In the morning of Day 8, we went to Yad Veshem, the World Holocaust Remembrance Center. This museum was incredibly powerful and moving. Later in the day, we went to Mount Herzl Military Cemetery to honor the soldiers who gave their lives to protect Israel. Even though this day was heavy, it is important to learn about Israel’s past.

On Day 9, we explored Tel Aviv. First, I steered a sailboat in the Mediterranean! We went to a busy market for lunch, but first, we had an impromptu dance party with a street singer. Then, we went on a tour of the Birthright Innovation Center, where we learned about Israeli innovation.

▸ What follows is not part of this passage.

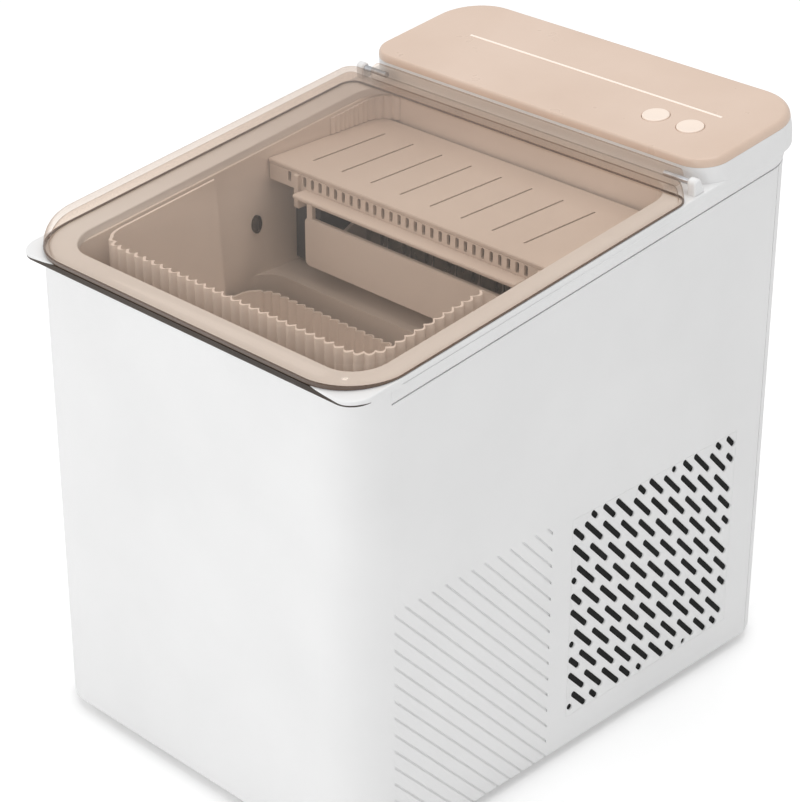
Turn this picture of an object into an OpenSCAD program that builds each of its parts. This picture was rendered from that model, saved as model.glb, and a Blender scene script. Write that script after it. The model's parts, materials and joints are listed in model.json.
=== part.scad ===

We closed out our amazing trip with some bonding sessions that made me realize just how close this group had gotten in just ten days. Some of the best moments on the trip were the unplanned moments, like hilarious dance parties on the bus or impromptu conversations about having a relationship when disabled. There was never a dull moment. I gained a new community of people who truly understand me, and I hope these friendships will last a lifetime. I did not want this trip to end.

The author and other trip participants. Courtesy of Naomi Hess

When I look back at my Birthright experience, I feel proud and lucky. I feel proud because I pushed myself to try new things. I did things that I never thought I could do and I proved to myself that I am capable of more than I realize. But most of all, I feel lucky because I got to participate in this amazing program that has sent hundreds of thousands of Jewish young adults to Israel for free. I feel lucky because I met incredible people from all over the world and I increased my connection to Judaism and Israel. Thank you, Birthright, for the best ten days in Israel.

Naomi Hess is a sophomore at Princeton University.